Required work: Copy every line of the listing exactly.

Provided data:
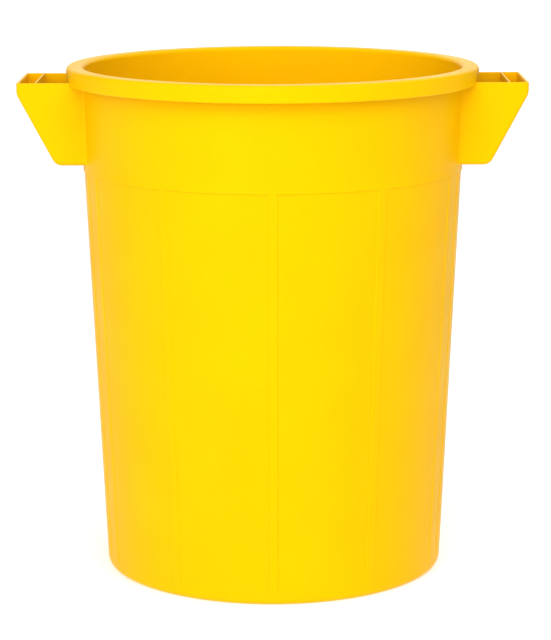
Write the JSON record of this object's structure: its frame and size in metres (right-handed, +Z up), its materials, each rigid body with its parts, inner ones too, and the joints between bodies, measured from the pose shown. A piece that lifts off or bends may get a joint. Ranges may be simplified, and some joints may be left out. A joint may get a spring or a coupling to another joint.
{
  "type": "open-topped round plastic tub",
  "caption": "Tapered round plastic tub, open at the top, with a down-turned rim, a ledge, raised vertical wall ribs and hollow bracket handles on opposite sides.",
  "frame": {"origin": "middle of the base, on the plane that the tub stands on", "axes": "+Z up along the tub's axis to the mouth, +X through the middle of one handle, +Y through the middle rib of the back half"},
  "size_m": [0.592, 0.484, 0.6],
  "materials": {
    "yellow_plastic": "injection-moulded polyolefin, mass-coloured bright yellow, satin sheen with a faint orange peel"
  },
  "bodies": {
    "root": {"base_ring": "yellow_plastic", "floor_pan": "yellow_plastic", "panelled_wall": "yellow_plastic", "upper_band": "yellow_plastic", "rim_band": "yellow_plastic", "handle_right": "yellow_plastic", "handle_left": "yellow_plastic", "handle_web_right": "yellow_plastic", "handle_web_left": "yellow_plastic", "panel_rib_1": "yellow_plastic", "panel_rib_2": "yellow_plastic", "panel_rib_3": "yellow_plastic", "panel_rib_4": "yellow_plastic", "panel_rib_5": "yellow_plastic", "panel_rib_6": "yellow_plastic", "panel_rib_7": "yellow_plastic", "panel_rib_8": "yellow_plastic", "panel_rib_9": "yellow_plastic", "panel_rib_10": "yellow_plastic", "handle_rib_1": "yellow_plastic", "handle_rib_2": "yellow_plastic", "handle_rib_3": "yellow_plastic", "handle_rib_4": "yellow_plastic"}
  },
  "joints": []
}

Response:
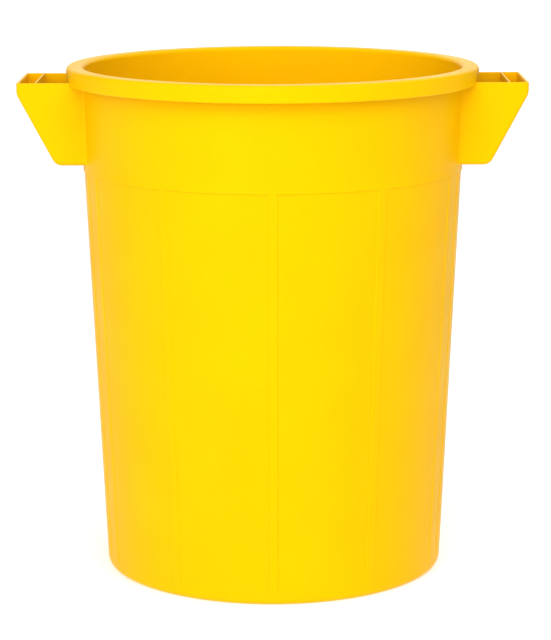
Write the JSON record of this object's structure: its frame and size in metres (right-handed, +Z up), its materials, each rigid body with its parts, inner ones too, and the joints between bodies, measured from the pose shown. A piece that lifts off or bends may get a joint. Ranges may be simplified, and some joints may be left out. A joint may get a spring or a coupling to another joint.
{
  "type": "open-topped round plastic tub",
  "caption": "Tapered round plastic tub, open at the top, with a down-turned rim, a ledge, raised vertical wall ribs and hollow bracket handles on opposite sides.",
  "frame": {"origin": "middle of the base, on the plane that the tub stands on", "axes": "+Z up along the tub's axis to the mouth, +X through the middle of one handle, +Y through the middle rib of the back half"},
  "size_m": [0.592, 0.484, 0.6],
  "materials": {
    "yellow_plastic": "injection-moulded polyolefin, mass-coloured bright yellow, satin sheen with a faint orange peel"
  },
  "bodies": {
    "root": {"base_ring": "yellow_plastic", "floor_pan": "yellow_plastic", "panelled_wall": "yellow_plastic", "upper_band": "yellow_plastic", "rim_band": "yellow_plastic", "handle_right": "yellow_plastic", "handle_left": "yellow_plastic", "handle_web_right": "yellow_plastic", "handle_web_left": "yellow_plastic", "panel_rib_1": "yellow_plastic", "panel_rib_2": "yellow_plastic", "panel_rib_3": "yellow_plastic", "panel_rib_4": "yellow_plastic", "panel_rib_5": "yellow_plastic", "panel_rib_6": "yellow_plastic", "panel_rib_7": "yellow_plastic", "panel_rib_8": "yellow_plastic", "panel_rib_9": "yellow_plastic", "panel_rib_10": "yellow_plastic", "handle_rib_1": "yellow_plastic", "handle_rib_2": "yellow_plastic", "handle_rib_3": "yellow_plastic", "handle_rib_4": "yellow_plastic"}
  },
  "joints": []
}